Aside security, patriotism and national interest are at the core of most decisions that influence the treatment of multinationals in their countries of operation.  In some cases, no multinational is allowed to set up shop in a foreign country without the country exacting maximal benefits from the company on the basis of national interest. Such benefit may include listing on the local Exchange, employing a certain percentage of locals by the foreign company among others.

In recent years, our West African neighbour Ghana, apparently worried by the growing businesses and influence of Nigerians conjured a policy targeted at compelling Nigerians to employ a certain percentage of Ghanaians in their businesses. This is not because the government of Ghana hates Nigerians. No! It is simply driven by the principle of enlightened self-interest, in this case, national interest. The government of Ghana is simply asking the question ‘what’s in it for our people?’. Ghana wants Nigerian businesses in its domain to grow and bloom but it must not be at the expense of Ghanaian publics. That’s how people-centric governments behave in the emergent ‘glocalised’ economy.

Herein is why the listing of MTN Nigeria at the NSE is a win-win for the telco and for Nigerians.

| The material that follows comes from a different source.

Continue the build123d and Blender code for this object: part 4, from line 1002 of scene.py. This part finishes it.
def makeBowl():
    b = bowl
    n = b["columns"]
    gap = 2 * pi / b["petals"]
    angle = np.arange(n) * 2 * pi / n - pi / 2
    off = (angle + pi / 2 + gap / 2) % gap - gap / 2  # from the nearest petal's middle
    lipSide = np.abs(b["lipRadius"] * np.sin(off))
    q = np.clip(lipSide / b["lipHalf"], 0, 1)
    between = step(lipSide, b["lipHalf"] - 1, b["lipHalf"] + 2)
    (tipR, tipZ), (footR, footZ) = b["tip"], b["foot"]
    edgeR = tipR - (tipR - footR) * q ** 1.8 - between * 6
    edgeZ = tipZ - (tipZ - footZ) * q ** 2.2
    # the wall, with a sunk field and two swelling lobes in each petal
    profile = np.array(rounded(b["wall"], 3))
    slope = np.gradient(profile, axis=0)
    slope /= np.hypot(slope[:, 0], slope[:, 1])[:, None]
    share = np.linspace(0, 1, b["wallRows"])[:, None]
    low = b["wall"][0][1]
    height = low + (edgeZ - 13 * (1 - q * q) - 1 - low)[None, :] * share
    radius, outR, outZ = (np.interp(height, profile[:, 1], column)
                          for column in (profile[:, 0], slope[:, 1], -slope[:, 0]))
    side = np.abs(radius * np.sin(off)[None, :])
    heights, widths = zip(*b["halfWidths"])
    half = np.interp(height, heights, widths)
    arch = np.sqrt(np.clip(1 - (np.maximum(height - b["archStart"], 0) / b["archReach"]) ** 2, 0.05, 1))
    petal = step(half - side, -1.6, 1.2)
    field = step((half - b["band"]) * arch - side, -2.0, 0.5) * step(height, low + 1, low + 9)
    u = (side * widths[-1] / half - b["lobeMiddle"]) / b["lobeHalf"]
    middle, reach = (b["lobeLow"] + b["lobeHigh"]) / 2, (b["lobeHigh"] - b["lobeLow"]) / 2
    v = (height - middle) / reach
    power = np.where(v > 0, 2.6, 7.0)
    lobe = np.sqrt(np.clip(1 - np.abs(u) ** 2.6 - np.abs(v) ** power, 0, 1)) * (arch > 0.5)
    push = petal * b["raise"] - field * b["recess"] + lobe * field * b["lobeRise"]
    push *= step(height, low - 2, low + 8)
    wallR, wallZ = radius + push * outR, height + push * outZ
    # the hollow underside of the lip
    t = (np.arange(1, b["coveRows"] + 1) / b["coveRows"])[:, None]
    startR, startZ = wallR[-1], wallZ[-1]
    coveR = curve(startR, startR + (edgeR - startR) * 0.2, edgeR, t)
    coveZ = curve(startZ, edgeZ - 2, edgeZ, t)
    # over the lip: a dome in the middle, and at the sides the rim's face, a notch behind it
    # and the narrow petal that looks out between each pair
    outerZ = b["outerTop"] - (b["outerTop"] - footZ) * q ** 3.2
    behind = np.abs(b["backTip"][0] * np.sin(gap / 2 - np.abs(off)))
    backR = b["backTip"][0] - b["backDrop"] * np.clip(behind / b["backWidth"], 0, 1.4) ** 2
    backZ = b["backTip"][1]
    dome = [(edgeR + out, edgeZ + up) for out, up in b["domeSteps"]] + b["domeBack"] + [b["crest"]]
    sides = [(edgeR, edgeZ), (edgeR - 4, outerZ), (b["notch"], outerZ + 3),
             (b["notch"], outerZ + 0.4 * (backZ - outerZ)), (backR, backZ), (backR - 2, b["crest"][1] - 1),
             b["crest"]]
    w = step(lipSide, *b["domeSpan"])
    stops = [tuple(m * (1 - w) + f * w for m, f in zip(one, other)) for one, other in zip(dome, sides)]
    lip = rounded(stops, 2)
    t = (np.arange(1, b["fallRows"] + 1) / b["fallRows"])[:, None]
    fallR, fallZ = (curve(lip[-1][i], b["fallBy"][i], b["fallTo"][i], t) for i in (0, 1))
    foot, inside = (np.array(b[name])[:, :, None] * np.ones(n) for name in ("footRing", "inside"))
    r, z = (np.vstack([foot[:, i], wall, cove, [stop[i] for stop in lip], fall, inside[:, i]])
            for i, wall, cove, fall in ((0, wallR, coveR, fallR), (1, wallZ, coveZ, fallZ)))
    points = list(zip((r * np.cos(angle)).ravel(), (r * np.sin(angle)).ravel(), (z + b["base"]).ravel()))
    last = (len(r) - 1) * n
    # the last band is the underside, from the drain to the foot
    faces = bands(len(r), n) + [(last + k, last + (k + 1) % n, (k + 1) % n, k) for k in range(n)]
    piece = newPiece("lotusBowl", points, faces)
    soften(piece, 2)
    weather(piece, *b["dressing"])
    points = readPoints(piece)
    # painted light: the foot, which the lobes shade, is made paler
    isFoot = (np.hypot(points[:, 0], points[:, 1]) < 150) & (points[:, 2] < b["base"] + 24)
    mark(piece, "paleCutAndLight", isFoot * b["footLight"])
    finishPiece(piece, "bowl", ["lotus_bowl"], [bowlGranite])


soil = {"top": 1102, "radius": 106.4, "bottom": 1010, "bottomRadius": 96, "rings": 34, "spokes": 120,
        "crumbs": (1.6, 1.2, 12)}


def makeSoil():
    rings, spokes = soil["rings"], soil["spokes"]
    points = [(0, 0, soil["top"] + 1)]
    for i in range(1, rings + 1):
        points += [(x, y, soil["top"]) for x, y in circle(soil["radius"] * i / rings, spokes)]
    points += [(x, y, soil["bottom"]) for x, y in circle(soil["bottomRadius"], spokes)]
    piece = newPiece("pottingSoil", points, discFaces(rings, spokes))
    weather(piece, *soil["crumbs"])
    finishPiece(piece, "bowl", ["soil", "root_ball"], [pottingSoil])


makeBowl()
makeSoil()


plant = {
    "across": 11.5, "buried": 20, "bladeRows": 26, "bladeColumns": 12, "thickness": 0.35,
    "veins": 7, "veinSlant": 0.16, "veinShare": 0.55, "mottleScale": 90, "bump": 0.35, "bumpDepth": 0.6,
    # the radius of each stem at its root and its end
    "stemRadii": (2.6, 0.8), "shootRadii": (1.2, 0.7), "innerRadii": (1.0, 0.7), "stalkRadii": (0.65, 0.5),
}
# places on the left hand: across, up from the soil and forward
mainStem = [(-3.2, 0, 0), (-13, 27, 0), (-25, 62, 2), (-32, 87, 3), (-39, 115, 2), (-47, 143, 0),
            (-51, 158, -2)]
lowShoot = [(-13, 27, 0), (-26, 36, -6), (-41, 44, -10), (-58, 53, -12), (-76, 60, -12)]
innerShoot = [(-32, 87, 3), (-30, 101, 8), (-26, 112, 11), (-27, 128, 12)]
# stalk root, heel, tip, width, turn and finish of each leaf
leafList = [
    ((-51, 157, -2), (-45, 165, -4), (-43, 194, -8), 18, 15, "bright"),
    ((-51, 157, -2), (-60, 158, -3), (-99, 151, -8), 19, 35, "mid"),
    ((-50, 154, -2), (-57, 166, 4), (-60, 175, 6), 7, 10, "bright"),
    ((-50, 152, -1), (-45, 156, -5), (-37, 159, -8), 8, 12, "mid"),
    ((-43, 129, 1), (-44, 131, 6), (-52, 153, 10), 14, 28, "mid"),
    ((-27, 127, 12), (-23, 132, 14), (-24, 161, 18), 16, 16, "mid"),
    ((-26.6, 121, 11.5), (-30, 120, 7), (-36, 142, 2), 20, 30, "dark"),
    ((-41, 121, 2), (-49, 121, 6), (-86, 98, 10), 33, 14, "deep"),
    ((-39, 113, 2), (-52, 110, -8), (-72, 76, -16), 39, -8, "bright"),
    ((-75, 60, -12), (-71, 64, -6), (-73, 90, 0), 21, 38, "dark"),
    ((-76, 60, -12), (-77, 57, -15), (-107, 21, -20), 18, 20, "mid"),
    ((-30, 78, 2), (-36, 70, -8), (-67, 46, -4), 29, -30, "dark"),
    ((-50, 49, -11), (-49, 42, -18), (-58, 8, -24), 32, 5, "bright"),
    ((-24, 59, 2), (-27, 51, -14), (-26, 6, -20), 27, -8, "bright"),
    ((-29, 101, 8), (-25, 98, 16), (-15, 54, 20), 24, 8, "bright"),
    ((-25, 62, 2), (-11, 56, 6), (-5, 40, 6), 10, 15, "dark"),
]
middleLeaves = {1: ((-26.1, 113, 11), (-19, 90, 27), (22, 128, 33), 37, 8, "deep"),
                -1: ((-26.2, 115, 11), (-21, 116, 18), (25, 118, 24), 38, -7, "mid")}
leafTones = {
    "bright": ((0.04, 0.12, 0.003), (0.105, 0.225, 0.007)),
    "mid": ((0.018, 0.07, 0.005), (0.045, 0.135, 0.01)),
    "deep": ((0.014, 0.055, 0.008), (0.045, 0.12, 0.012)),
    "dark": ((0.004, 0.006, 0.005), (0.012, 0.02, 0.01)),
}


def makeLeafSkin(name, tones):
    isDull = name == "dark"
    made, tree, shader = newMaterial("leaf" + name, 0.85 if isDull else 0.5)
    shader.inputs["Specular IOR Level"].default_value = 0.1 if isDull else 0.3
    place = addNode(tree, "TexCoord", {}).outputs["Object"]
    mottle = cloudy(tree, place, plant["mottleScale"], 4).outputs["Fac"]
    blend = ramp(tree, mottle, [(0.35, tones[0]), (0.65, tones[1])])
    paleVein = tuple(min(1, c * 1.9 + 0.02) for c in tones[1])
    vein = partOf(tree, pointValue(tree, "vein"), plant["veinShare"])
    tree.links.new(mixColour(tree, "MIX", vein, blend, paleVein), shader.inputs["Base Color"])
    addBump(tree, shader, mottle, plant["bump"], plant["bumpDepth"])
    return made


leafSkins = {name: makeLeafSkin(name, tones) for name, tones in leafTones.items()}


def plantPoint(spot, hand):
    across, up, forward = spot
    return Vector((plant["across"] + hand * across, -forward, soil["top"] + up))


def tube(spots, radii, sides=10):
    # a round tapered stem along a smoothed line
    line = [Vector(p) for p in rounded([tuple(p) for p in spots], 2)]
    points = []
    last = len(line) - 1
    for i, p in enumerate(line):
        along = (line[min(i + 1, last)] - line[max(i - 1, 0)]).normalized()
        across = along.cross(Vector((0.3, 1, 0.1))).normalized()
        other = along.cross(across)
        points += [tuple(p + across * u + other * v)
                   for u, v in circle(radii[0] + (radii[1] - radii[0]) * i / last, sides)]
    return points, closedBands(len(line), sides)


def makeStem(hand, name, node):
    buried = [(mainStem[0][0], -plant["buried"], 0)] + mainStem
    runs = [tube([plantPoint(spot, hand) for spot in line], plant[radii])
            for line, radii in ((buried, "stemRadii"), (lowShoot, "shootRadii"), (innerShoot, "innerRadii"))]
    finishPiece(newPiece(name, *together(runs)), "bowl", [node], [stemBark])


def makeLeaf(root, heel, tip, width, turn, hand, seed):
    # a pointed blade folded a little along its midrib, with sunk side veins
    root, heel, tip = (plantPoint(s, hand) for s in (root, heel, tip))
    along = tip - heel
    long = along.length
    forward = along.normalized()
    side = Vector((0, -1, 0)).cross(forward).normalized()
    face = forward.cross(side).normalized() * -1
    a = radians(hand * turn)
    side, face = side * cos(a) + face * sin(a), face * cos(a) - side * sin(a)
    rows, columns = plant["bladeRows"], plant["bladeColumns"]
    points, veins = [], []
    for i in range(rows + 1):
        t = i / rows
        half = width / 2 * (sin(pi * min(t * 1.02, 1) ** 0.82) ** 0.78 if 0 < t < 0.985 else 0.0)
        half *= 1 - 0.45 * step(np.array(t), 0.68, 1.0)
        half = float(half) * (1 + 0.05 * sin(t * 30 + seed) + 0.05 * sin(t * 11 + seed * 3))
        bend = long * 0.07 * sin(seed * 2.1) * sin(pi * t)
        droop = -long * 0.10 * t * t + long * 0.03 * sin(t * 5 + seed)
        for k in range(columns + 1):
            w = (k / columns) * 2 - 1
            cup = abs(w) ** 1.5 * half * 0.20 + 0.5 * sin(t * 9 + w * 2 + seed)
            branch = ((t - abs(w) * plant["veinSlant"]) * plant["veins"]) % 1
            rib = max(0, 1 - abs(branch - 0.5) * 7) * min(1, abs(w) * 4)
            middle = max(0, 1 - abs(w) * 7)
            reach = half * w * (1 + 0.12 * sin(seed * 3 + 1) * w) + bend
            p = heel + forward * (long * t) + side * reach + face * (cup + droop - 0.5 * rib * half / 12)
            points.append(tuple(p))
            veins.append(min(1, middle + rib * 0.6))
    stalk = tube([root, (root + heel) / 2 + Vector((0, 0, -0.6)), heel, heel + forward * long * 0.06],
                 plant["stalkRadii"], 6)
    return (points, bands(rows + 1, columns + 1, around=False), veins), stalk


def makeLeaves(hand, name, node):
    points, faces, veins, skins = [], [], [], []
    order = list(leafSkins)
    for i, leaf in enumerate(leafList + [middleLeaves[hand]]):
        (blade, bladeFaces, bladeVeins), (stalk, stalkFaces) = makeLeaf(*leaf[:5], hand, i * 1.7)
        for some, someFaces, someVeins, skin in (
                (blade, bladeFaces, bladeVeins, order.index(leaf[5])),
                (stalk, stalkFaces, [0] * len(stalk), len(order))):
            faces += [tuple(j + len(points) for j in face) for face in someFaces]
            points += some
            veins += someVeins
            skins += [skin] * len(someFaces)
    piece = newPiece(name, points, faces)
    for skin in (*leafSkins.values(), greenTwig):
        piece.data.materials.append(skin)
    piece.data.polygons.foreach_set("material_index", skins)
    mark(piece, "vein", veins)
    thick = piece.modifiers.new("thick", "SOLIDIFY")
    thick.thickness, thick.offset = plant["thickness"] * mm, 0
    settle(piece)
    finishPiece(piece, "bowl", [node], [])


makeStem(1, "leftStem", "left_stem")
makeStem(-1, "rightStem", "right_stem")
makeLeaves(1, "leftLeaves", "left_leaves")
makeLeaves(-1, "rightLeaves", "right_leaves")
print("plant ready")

It is a testament to the patriotic and nationalistic fervour of the Nigerian telecom regulator, NCC. And credit must go to Professor Umar Danbatta, the Executive Vice Chairman of the NCC, who smartly inserted listing at the NSE as one of the conditions pursuant to MTN’s liquidation of its downwardly reviewed fine. The NCC had on October 20, 2015 slammed a hefty fine of N1.04 trillion on MTN for infraction bordering on activation of non-registered SIM cards. In a rare act of good faith, the fine was grossly reduced to N330 billion and MTN was handed a phased payment plan with a caveat to list at the stock exchange not later than May 2019. And that did the magic. MTN Nigeria has just listed pumping market volume by 20.4 billion units of ordinary shares of its existing shareholders. The telco is yet to issue fresh shares for public purchase. It means those desiring a cut into the MTN pie would have to purchase shares from existing shareholders on the floor of the NSE or via brokerage firms. It is a good place to start.

If you think this is no feat, consider how much the nation has lost over the years through poorly scripted and myopically contrived Joint Venture (JV) cash call agreements entered into with oil majors. The poor stringing of such agreements makes Nigeria more or less a junior partner in a business that it should clearly play a dominant role and by extension receive the fattest chunk of the profits. This is why the MTN-NCC case more than thrills. It excites. Professor Danbatta and his team saw an opportunity and smartly exploited it. It is a template worthy of duplication in other sectors and transactions where Nigeria has been shortchanged on account of poor thinking and indifference by representatives of the country.

Now listed, MTN should consider an Initial Public Offer (IPO) that would see more Nigerians take ownership of the Yellow brand. Aside stacking up more funds for network expansion in the unfolding broadband era, it will confer a sense of ownership of the company on Nigerians. This has the implicit advantage of protection of all that pertains to MTN Nigeria including its infrastructure by Nigerians. Traditionally, we have a culture of ‘protecting our own’ and that should include MTN Nigeria.